Wednesday, April 16, 2008

Stuttering: a developmental disorder?

Sorry for the few posts over the last weeks. I am currently on a France round trip, and I will be at the Antwerp stuttering conference on Friday and Saturday. I will report on the conference.
Today, I want to talk about stuttering as a developmental disorder. The term is misleading. Let's assume stuttering is caused by genes (as it is in some families), how can you possibly label stuttering a developmental disorder??? After all, the body has developed smoothly according to what the genes instructed! The final results might well show deviations from the normal population that became apparent during the development of the child, but that is hardly a developmental disorder per se? On the other hand, if stuttering is caused by a neurological incident like a virus infection or head injury, the smooth development of the brain according to what the genes instructed has definitely been disrupted, and we can call it a developmental disorder.
People seem to define a developmental disorder, a disorder that becomes apparent when the child is in development. So it is based on symptoms.
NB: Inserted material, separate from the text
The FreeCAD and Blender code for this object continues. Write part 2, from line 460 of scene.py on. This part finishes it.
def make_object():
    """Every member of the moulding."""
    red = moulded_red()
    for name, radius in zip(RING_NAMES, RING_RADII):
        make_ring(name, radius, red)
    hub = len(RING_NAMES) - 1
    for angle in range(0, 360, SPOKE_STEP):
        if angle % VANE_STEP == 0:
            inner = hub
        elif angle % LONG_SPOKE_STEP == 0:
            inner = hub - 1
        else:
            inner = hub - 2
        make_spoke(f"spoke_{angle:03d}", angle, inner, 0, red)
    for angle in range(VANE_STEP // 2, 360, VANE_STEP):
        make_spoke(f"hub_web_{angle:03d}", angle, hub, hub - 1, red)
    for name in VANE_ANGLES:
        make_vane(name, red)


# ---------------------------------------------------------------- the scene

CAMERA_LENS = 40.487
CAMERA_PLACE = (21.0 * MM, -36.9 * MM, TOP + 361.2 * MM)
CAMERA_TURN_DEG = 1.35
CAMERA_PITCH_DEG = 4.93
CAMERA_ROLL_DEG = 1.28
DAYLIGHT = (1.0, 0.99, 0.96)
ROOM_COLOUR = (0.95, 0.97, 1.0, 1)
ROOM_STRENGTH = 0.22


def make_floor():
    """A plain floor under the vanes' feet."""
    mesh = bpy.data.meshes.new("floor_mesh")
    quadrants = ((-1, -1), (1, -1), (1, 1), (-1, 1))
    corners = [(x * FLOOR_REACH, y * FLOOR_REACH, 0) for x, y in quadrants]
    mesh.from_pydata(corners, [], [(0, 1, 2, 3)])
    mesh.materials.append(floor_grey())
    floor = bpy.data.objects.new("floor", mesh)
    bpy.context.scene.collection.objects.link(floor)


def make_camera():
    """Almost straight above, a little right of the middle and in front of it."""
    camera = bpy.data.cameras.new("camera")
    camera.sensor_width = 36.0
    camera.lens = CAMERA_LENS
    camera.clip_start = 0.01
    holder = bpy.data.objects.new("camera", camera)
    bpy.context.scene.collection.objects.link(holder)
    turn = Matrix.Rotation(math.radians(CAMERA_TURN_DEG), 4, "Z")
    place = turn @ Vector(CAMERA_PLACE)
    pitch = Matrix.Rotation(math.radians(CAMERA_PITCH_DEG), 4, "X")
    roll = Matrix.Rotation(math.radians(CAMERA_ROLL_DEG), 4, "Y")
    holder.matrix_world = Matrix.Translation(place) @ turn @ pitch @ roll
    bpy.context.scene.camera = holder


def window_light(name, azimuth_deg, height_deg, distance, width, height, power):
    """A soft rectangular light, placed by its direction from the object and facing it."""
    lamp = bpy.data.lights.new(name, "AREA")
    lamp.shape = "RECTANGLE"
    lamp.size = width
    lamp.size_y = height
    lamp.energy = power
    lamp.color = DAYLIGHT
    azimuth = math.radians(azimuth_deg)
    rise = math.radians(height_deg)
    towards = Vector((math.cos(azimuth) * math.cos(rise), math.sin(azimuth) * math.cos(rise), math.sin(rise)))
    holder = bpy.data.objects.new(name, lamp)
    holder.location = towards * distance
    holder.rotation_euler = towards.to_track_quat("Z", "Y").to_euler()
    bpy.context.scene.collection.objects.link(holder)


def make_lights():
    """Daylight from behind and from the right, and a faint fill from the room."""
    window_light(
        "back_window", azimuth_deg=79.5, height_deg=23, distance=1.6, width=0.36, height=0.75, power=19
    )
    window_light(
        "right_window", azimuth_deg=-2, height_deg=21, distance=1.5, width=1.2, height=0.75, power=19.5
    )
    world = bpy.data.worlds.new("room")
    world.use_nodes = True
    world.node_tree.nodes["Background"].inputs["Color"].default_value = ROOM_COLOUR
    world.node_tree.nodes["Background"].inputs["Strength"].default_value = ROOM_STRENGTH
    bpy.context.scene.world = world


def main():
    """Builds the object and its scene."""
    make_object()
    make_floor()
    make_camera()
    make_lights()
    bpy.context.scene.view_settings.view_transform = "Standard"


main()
This way of thinking is highly misleading and confusing.


strawdog said...

Whatever you call it, one thing is sure: it's not normal.

Anonymous said...

My guess would be that just from observations that some children who stutter recover spontaneously, that an early conclusion would be that some degree of stuttering is normal and that as the typical child matures they develop the neurological and cognitive controls needed to have the stuttering fade away.

ac said...

Does it matter? Disciplines have a terminology, and it's not always literal. Thermodynamics is really an equilibrium theory, and not dynamical at all...

Besides, not everyone with a genetic predisposition to a disease develops it. Surely the fact that so many children recover from their stutter makes it developmental, in the completely literal sense of the word.

Einar said...

I don't like the term "developmental" either. Why do you use it in the title line of the blog? ("Sharing with you the on-going revolution in understanding Persistent Developmental Stuttering.")
How about to adapt it and remove persistent and developmental from it?